Hardware synthesis for PYNQ

Follow these steps to generate the final hardware implementation:

Open a terminal with the Xilinx toolchain included in the PATH;
Navigate to the Gaussian difference application folder;
Navigate to Code/generated/ inside the application folder;
Run make all, the synthesis should take a few minutes.

In the previous step, Preesm implemented all actors and connected them with FIFOs. Additionally, the graph is interfaced with the CPU on the Zynq platform using DMAs in mem_read_gaussian_difference.cpp and mem_write_gaussian_difference.cpp, with array interfaces for the CPU application. A platform is automatically generated to support this interface, with 3 different hosts:

An OpenCL host host_xocl_gaussian_difference.cpp to support OpenCL hardware acceleration;
A bare metal C host host_c_gaussian_difference.cpp for low level, low latency implementation;
A Python host host_pynq_gaussian_difference.ipynb based on Xilinx PYNQ for ease of use.

Deployment on PYNQ

Follow these steps to deply on PYNQ:

Copy the following 3 files in the same folder on the PYNQ board:
- The Jupyter notebook to run host_pynq_gaussian_difference.ipynb
- The FPGA bitfile gaussian_difference.bit
- The FPGA bitfile interface for PYNQ gaussian_difference.hwh
Open host_pynq_gaussian_difference.ipynb in the editor;
Replace TODO fill data to read an image.jpg of size 720 x 540 in Python, convert it to B&W and load the pixel values in input_vect to be transfered on the FPGA;

from PIL import Image
input_buff = allocate(shape=(RATE_OF_INPUT,), dtype=np.dtype(np.uint8))
img = Image.open('image.jpg)'
img = img.convert('L')
input_vect = np.array(img)
input_vect = input_vect.reshape(RATE_OF_INPUT)
np.copyto(input_buff, input_vect)

output_buff = allocate(shape=(RATE_OF_OUTPUT,), dtype=np.dtype(np.uint8))

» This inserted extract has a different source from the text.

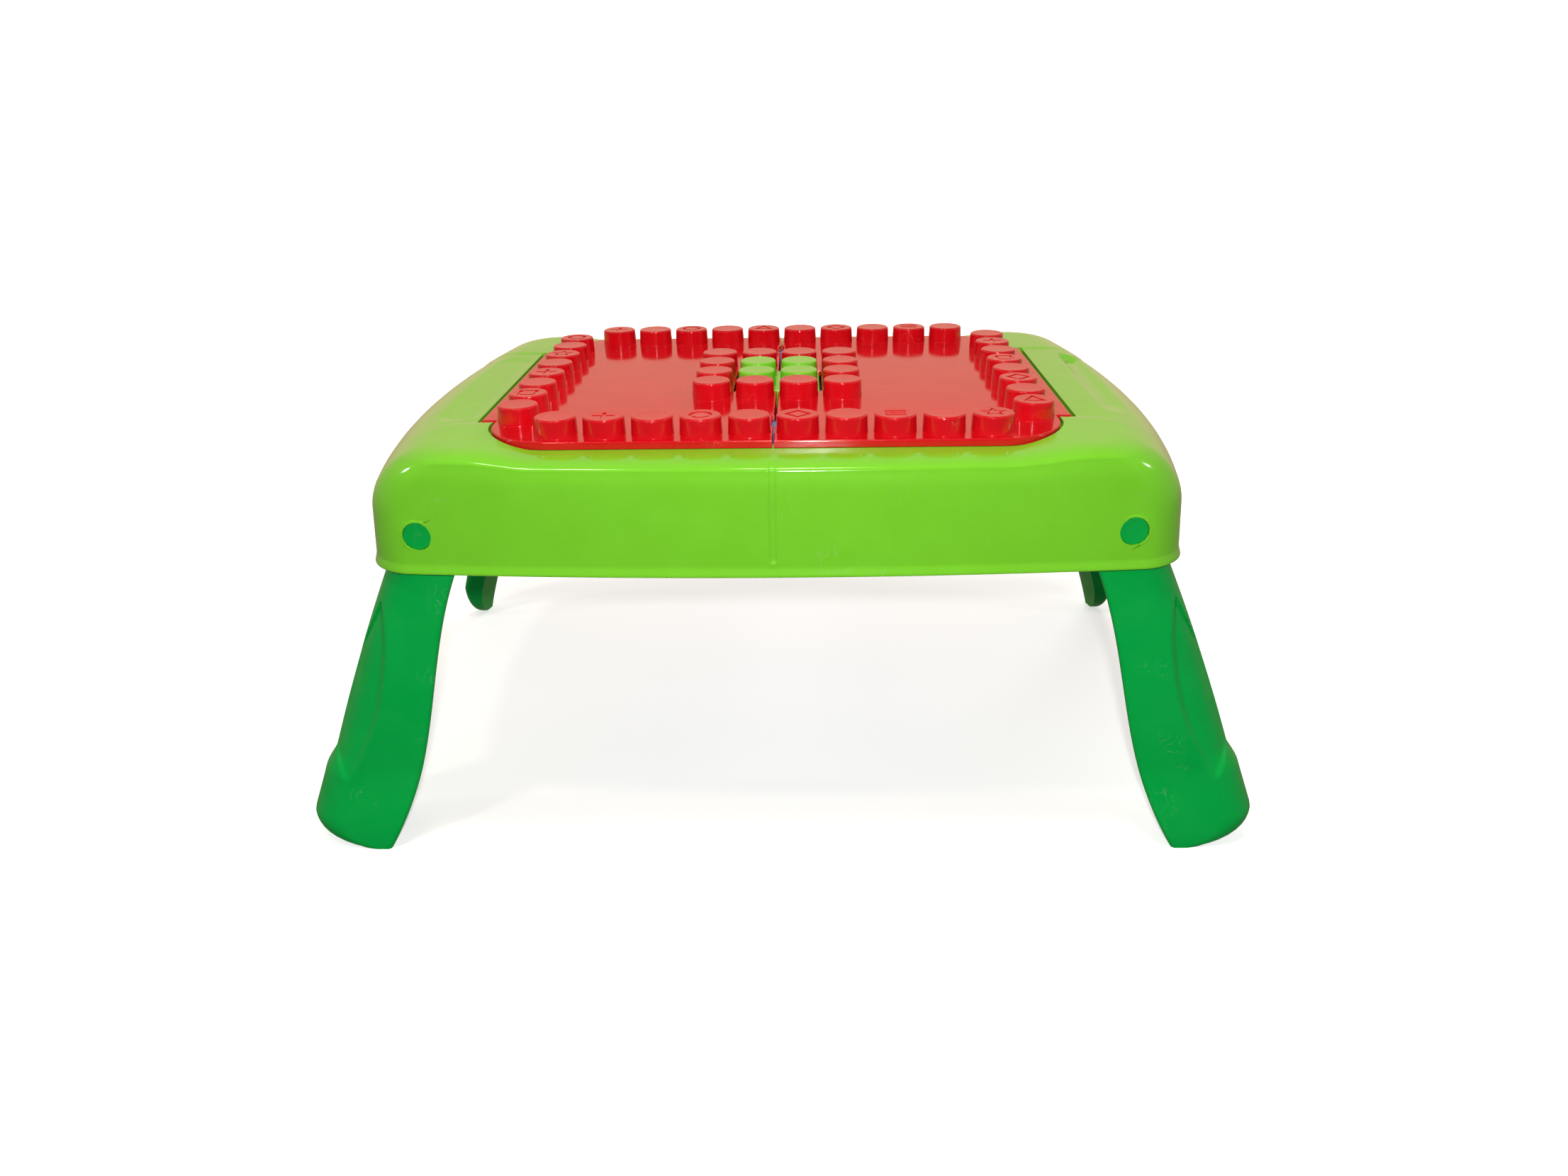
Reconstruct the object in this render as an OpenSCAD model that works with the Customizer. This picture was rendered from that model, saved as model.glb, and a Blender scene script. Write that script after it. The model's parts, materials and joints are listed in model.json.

Replace TODO check results to display a B&W image in Python based on the values in output_buff to display the result of the filter;

output_vect = np.array(output_buff)
output_vect = output_vect.reshape(540, 720)
filtered_img = Image.fromarray(output_vect)
filtered_img

Run the Jupyter Notebook. The filtered image with edge highlighted should appear, similar to Sobel.